- [Source data]:
+--

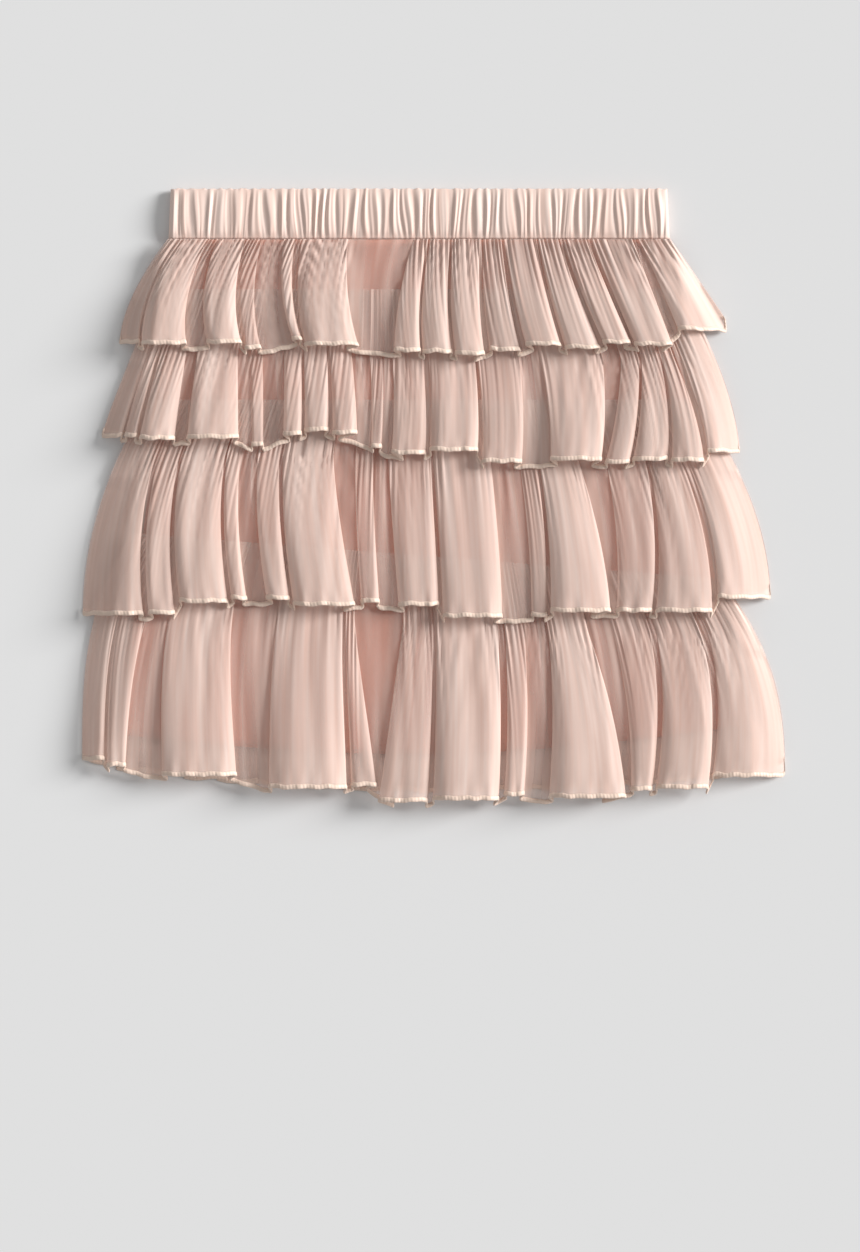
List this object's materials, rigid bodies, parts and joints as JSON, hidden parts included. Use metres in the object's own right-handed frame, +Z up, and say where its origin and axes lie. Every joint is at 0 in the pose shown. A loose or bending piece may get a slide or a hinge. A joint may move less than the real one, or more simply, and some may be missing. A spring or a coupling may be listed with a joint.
{
  "type": "flounced skirt",
  "caption": "Child's sheer chiffon skirt of gathered flounces on a lining, with an elastic waistband, laid flat on its back.",
  "frame": {"origin": "centre of the skirt's outline, on the surface it lies on", "axes": "+X across the skirt to the right as seen from above, +Y towards the waistband, +Z up off the surface"},
  "size_m": [0.338, 0.295, 0.0141],
  "materials": {
    "waistband_chiffon": "gathered pale pink chiffon casing, soft sheen",
    "lining_cloth": "plain salmon pink lining, matt",
    "flounce_chiffon": "sheer pale pink chiffon with a soft sheen and a narrow rolled hem"
  },
  "bodies": {
    "root": {"waistband_front": "waistband_chiffon", "waistband_back": "waistband_chiffon", "lining_front": "lining_cloth", "lining_back": "lining_cloth", "flounce_1_front": "flounce_chiffon", "flounce_1_back": "flounce_chiffon", "flounce_2_front": "flounce_chiffon", "flounce_2_back": "flounce_chiffon", "flounce_3_front": "flounce_chiffon", "flounce_3_back": "flounce_chiffon", "flounce_4_front": "flounce_chiffon", "flounce_4_back": "flounce_chiffon"}
  },
  "joints": []
}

+--

- [What the task requires]: Copy out all of the lines above exactly.

- [Solution below]:
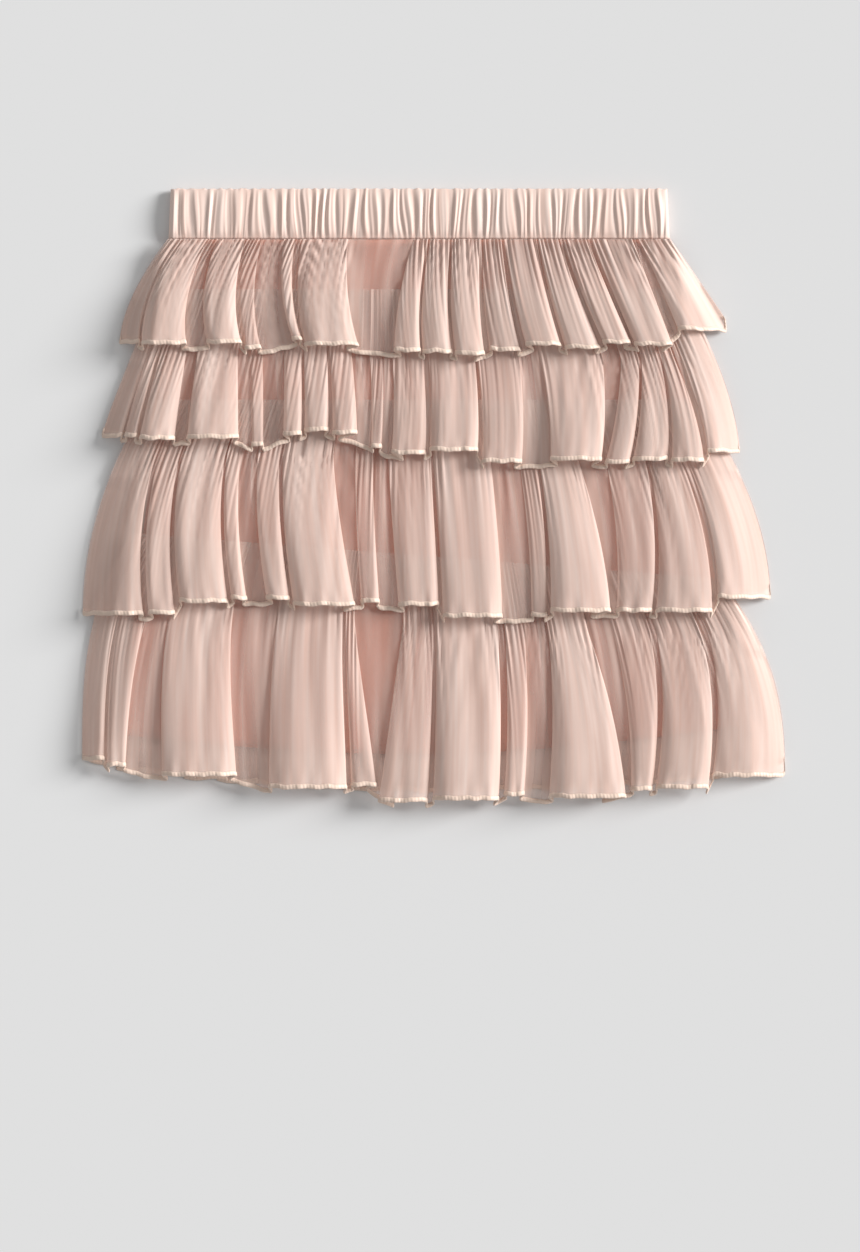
List this object's materials, rigid bodies, parts and joints as JSON, hidden parts included. Use metres in the object's own right-handed frame, +Z up, and say where its origin and axes lie. Every joint is at 0 in the pose shown. A loose or bending piece may get a slide or a hinge. A joint may move less than the real one, or more simply, and some may be missing. A spring or a coupling may be listed with a joint.
{
  "type": "flounced skirt",
  "caption": "Child's sheer chiffon skirt of gathered flounces on a lining, with an elastic waistband, laid flat on its back.",
  "frame": {"origin": "centre of the skirt's outline, on the surface it lies on", "axes": "+X across the skirt to the right as seen from above, +Y towards the waistband, +Z up off the surface"},
  "size_m": [0.338, 0.295, 0.0141],
  "materials": {
    "waistband_chiffon": "gathered pale pink chiffon casing, soft sheen",
    "lining_cloth": "plain salmon pink lining, matt",
    "flounce_chiffon": "sheer pale pink chiffon with a soft sheen and a narrow rolled hem"
  },
  "bodies": {
    "root": {"waistband_front": "waistband_chiffon", "waistband_back": "waistband_chiffon", "lining_front": "lining_cloth", "lining_back": "lining_cloth", "flounce_1_front": "flounce_chiffon", "flounce_1_back": "flounce_chiffon", "flounce_2_front": "flounce_chiffon", "flounce_2_back": "flounce_chiffon", "flounce_3_front": "flounce_chiffon", "flounce_3_back": "flounce_chiffon", "flounce_4_front": "flounce_chiffon", "flounce_4_back": "flounce_chiffon"}
  },
  "joints": []
}